Quando me deparo com sonhos como o da Larissa, encontro argumentos contundentes para rebater o discurso da meritocracia. Não há justiça quando a maioria precisa enfrentar toda ordem de dificuldades para galgar melhores condições de vida, ao passo que uma minoria detém todas as oportunidades. Além de perverso, uma vez que deposita nas classes pobres a culpa pela precarização de suas vidas, tal discurso tem servido para justificar a negação de direitos e também para criminalizar a pobreza e a miséria. Trabalho para que essa visão deturpada da realidade não contamine meus alunos.
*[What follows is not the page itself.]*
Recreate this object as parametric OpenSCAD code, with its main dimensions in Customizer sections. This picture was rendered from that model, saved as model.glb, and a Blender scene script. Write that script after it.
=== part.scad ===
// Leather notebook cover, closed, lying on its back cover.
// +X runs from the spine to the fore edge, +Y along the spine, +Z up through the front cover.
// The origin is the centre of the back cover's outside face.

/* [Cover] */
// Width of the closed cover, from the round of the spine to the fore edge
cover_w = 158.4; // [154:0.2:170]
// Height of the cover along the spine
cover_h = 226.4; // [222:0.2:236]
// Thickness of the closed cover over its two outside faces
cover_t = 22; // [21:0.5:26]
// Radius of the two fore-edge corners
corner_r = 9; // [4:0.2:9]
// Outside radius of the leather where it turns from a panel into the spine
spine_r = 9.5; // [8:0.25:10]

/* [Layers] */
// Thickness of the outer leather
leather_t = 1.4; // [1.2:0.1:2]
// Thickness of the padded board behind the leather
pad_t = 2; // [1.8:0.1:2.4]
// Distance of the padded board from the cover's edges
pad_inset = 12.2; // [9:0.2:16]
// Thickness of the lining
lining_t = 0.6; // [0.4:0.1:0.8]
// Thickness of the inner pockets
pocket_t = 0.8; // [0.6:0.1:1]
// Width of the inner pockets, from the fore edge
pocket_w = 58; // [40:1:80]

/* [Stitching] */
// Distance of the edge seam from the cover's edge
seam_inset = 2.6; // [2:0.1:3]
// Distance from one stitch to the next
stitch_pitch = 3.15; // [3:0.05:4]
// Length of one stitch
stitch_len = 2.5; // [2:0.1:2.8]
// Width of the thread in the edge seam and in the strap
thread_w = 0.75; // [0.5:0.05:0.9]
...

Insurjo cada vez que a falácia da meritocracia aparece nas reuniões pedagógicas e nos cursos de formação de professores que tenho ministrado.

Quando propus o exercício feito pela Larissa, tinha como objetivo trazer para a sala de aula um dos elementos primordiais da existência humana: o ato de sonhar. Além disso, enxerguei nele uma oportunidade de estabelecer uma relação pautada na escuta e no re-conhecimento de cada ser presente em minha turma. A partir da leitura das respostas, pude apontar caminhos e mostrar que, apesar das adversidades, sonhar é um direito. Lembro das palavras do Marcelo, meu ex-aluno: “A pobreza não pode tirar da gente o direito de sonhar”.

 

Sou mulher, negra, filha da classe trabalhadora e “tenho em mim todos os sonhos do mundo”. A soma desses fatores redundam na professora que consigo ser. Com os estudantes não é diferente. Ainda que muitos digam que “eles não querem nada”, todos carregam sonhos, vivências e desafios, que em muitas ocasiões, conforme elucidam as palavras da Larissa, se apresentam de maneira muito dura, já nos primeiros anos de vida.
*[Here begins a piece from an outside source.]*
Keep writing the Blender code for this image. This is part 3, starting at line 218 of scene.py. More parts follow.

Quando falo dos meus sonhos e interrogo meus alunos a respeito do deles, crio caminhos para o estabelecimento de um ambiente alicerçado por relações mais harmônicas e afetuosas. Conforme escrevi em outra oportunidade, desenvolvo estratégias para a humanização da prática docente. Abro espaço para a importância do saber, da educação como ferramenta importante para realização dos sonhos. No meu entendimento, tudo isso favorece o êxito escolar.
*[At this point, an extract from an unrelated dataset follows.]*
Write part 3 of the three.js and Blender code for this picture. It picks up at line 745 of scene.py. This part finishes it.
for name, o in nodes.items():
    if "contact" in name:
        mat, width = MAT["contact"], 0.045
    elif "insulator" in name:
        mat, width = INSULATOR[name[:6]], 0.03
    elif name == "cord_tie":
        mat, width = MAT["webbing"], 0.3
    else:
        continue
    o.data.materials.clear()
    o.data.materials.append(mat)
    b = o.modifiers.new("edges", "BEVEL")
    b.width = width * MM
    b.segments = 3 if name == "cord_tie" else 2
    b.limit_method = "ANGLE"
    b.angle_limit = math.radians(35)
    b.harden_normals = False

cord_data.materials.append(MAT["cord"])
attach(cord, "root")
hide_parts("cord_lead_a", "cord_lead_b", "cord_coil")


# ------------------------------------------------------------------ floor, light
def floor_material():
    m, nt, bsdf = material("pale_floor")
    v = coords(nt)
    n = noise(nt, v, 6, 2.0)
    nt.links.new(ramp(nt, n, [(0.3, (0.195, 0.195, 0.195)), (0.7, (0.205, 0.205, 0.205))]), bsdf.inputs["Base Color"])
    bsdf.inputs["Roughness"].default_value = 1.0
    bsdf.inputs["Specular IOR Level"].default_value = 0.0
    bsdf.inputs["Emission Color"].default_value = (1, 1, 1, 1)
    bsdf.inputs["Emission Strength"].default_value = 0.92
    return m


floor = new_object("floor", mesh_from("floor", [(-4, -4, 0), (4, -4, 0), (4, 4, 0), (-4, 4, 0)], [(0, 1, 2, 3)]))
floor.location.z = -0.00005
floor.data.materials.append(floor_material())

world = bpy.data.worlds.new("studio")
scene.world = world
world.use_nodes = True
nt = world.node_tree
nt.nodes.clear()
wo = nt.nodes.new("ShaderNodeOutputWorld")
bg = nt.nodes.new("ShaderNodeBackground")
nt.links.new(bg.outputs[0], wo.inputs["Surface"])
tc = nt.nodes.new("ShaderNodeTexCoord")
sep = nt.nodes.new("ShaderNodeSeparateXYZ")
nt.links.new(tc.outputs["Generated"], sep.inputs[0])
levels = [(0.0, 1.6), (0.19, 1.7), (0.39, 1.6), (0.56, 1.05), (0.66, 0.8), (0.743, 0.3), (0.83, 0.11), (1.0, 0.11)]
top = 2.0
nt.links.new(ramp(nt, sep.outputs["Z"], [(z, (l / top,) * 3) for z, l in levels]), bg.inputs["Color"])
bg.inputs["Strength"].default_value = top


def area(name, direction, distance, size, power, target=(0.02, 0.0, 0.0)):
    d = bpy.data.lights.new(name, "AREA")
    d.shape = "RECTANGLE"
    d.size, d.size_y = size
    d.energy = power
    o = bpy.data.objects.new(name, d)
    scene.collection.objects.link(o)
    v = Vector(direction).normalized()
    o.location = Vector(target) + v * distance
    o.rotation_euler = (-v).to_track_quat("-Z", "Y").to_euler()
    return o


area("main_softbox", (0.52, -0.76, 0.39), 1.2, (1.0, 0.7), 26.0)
Entendo que os anseios, as memórias e as travessias realizadas pelos educandos e educandas têm tanta relevância quanto as avaliações internas e externas, a frequência escolar, as notas. Tais percursos devem conversar, estar intrinsecamente ligados às matrizes curriculares. Sem isso, a escola perde o sentido, deixa de cumprir sua função social, tornando-se um espaço desinteressante, tanto para quem aprende, quanto para quem ensina.

Essas prerrogativas ganharam ainda mais força na minha atuação profissional, na minha luta em defesa da educação pública e do protagonismo dos estudantes nos processos educativos após a leitura do livro “Currículo: território em disputa”, do educador Miguel Arroyo. Professor Emérito da Faculdade de Educação da UFMG (FaE/UFMG), Arroyo nos diz que:

“Quando as infâncias-adolescências com que trabalhamos põem de manifesto sua condição tão precarizada não dá mais para preparar a aula, ou passar a matéria sem nos indagar acerca de suas vivências, traumas, medos, que levam como gente, não só escolares. O que as turmas trazem para a sala de aula, como vivem e se socializam, pensam o mundo, se pensam, condiciona o que pensam e aprendem, aceitam ou rejeitam nossas lições. Chegar à escola, às salas de aula, aos processos de ensino-aprendizagem atolados no caos social, marca inevitavelmente o aprender ou rejeitar as interpretações do real que como ensinantes lhes passamos. Marca nossa docência”.

Nesse sentido, ressignificar os currículos de modo que haja espaço para o sonho, para o encanto, para as descobertas, para as asperezas do cotidiano, para as lutas em defesa da democracia e de condições dignas de trabalho para os professores, para as minorias ainda silenciadas, permanece sendo um dos nossos maiores desafios, principalmente num momento em que somos pressionados diariamente a seguir cartilhas prontas e ministrar somente os conteúdos que estão presentes nos livros didáticos.

Em meio a esse desafio, meninos, meninas, jovens e adultos anseiam por uma escola que “coincida com a vida real”, que não dê espaço para a indiferença, que ao ensinar Português, Matemática, Geografia, História e as demais disciplinas, ensine também sobre cidadania, sobre o mundo que nos rodeia.

Cinco anos se passaram desde a última vez em que vi a Larissa. No final de 2015, ela se mudou com a família para outro bairro. Em razão da distância, não pôde continuar na nossa escola. Caso não tenha havido nenhuma interrupção em sua trajetória escolar, pelas minhas contas, ela deve estar matriculada no 3º ano do Ensino Médio. Se ser advogada ainda for o seu maior sonho, talvez ela faça o Enem no final do ano. Torço para que ela seja aprovada e encontre uma universidade pública com as portas abertas e cheia de possibilidades. Torço ainda para que a materialização de seu sonho não tenha como único objetivo tirar o pai da cadeia.